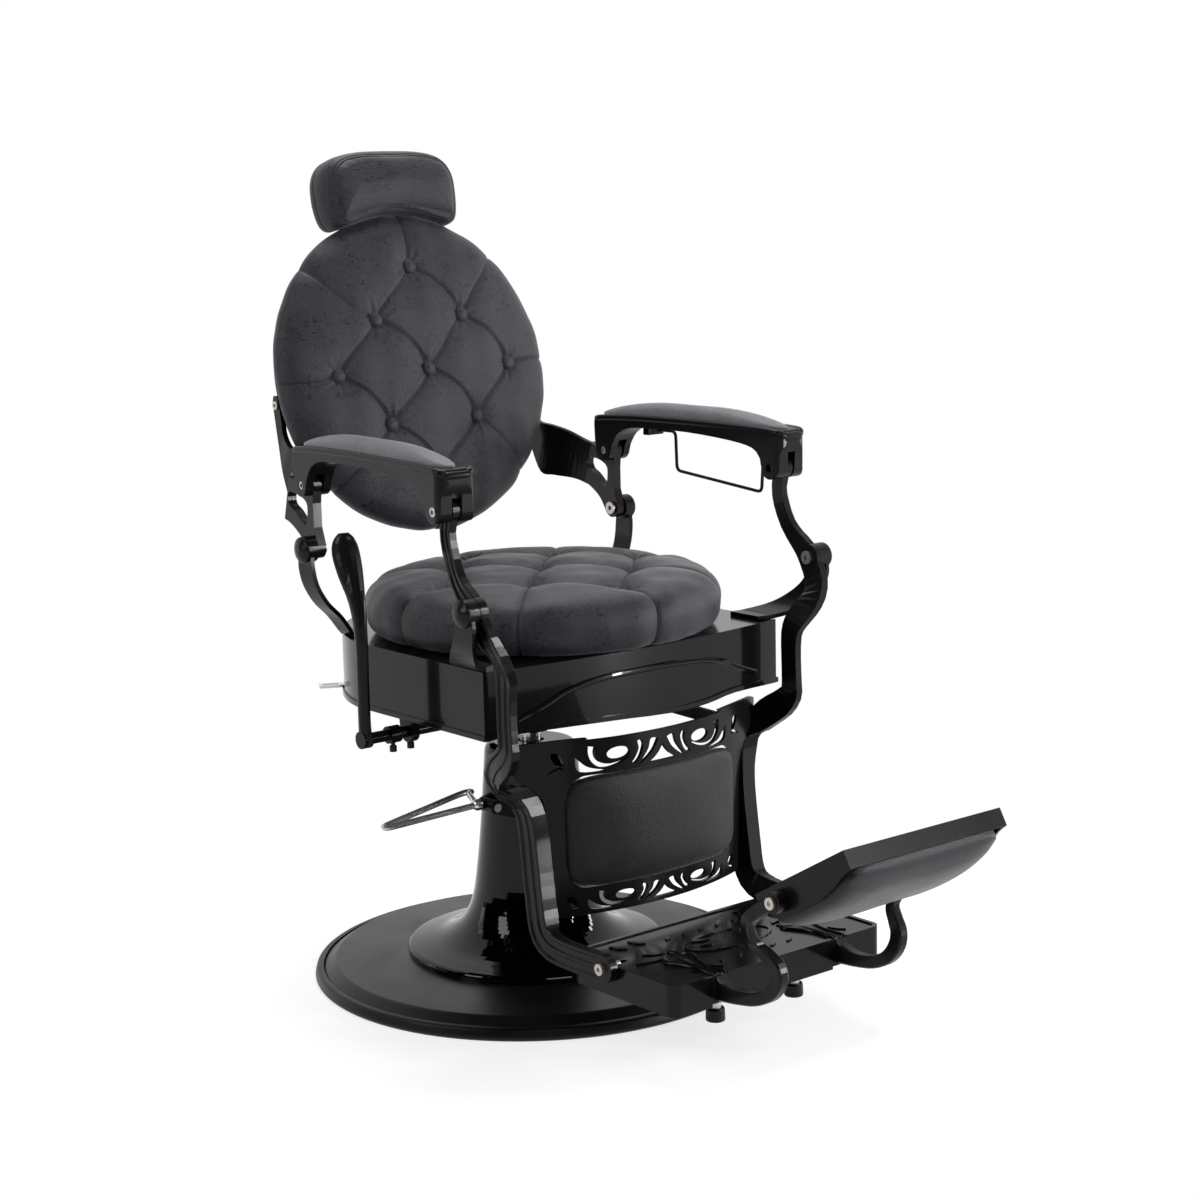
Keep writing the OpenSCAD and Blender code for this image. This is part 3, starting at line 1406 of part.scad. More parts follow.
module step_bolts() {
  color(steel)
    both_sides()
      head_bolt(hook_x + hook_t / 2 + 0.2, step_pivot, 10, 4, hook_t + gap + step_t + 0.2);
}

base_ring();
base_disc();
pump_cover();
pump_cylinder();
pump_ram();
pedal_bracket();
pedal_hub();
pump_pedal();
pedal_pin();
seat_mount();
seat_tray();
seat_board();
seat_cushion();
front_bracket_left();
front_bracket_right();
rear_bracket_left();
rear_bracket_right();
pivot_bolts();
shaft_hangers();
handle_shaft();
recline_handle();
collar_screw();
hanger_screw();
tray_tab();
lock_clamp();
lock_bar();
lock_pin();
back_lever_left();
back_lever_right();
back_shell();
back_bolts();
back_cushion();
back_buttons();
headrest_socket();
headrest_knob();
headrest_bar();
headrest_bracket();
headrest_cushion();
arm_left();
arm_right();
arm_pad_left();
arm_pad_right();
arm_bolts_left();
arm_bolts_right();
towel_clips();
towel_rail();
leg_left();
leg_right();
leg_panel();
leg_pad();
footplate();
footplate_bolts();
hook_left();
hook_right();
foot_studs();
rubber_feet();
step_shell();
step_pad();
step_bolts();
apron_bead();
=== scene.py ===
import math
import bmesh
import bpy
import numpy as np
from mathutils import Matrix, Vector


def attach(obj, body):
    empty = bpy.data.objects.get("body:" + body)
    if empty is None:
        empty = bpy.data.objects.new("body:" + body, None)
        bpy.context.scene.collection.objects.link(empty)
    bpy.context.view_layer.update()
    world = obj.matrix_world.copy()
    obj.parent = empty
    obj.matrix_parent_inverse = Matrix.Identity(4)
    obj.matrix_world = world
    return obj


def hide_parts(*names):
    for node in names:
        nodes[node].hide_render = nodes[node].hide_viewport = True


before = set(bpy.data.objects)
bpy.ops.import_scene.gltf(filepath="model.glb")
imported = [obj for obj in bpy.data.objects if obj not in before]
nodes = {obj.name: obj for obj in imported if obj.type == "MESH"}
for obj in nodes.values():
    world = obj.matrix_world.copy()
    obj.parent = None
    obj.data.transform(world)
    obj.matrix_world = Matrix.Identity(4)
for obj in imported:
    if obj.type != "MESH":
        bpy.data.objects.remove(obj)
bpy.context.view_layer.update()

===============

■ Requirement
Set down, exactly and alone, the run of lines from the line that has "base_ring();" to the line that has "bpy.data.objects.remove(obj)".

■ Expected answer
base_ring();
base_disc();
pump_cover();
pump_cylinder();
pump_ram();
pedal_bracket();
pedal_hub();
pump_pedal();
pedal_pin();
seat_mount();
seat_tray();
seat_board();
seat_cushion();
front_bracket_left();
front_bracket_right();
rear_bracket_left();
rear_bracket_right();
pivot_bolts();
shaft_hangers();
handle_shaft();
recline_handle();
collar_screw();
hanger_screw();
tray_tab();
lock_clamp();
lock_bar();
lock_pin();
back_lever_left();
back_lever_right();
back_shell();
back_bolts();
back_cushion();
back_buttons();
headrest_socket();
headrest_knob();
headrest_bar();
headrest_bracket();
headrest_cushion();
arm_left();
arm_right();
arm_pad_left();
arm_pad_right();
arm_bolts_left();
arm_bolts_right();
towel_clips();
towel_rail();
leg_left();
leg_right();
leg_panel();
leg_pad();
footplate();
footplate_bolts();
hook_left();
hook_right();
foot_studs();
rubber_feet();
step_shell();
step_pad();
step_bolts();
apron_bead();
=== scene.py ===
import math
import bmesh
import bpy
import numpy as np
from mathutils import Matrix, Vector


def attach(obj, body):
    empty = bpy.data.objects.get("body:" + body)
    if empty is None:
        empty = bpy.data.objects.new("body:" + body, None)
        bpy.context.scene.collection.objects.link(empty)
    bpy.context.view_layer.update()
    world = obj.matrix_world.copy()
    obj.parent = empty
    obj.matrix_parent_inverse = Matrix.Identity(4)
    obj.matrix_world = world
    return obj


def hide_parts(*names):
    for node in names:
        nodes[node].hide_render = nodes[node].hide_viewport = True


before = set(bpy.data.objects)
bpy.ops.import_scene.gltf(filepath="model.glb")
imported = [obj for obj in bpy.data.objects if obj not in before]
nodes = {obj.name: obj for obj in imported if obj.type == "MESH"}
for obj in nodes.values():
    world = obj.matrix_world.copy()
    obj.parent = None
    obj.data.transform(world)
    obj.matrix_world = Matrix.Identity(4)
for obj in imported:
    if obj.type != "MESH":
        bpy.data.objects.remove(obj)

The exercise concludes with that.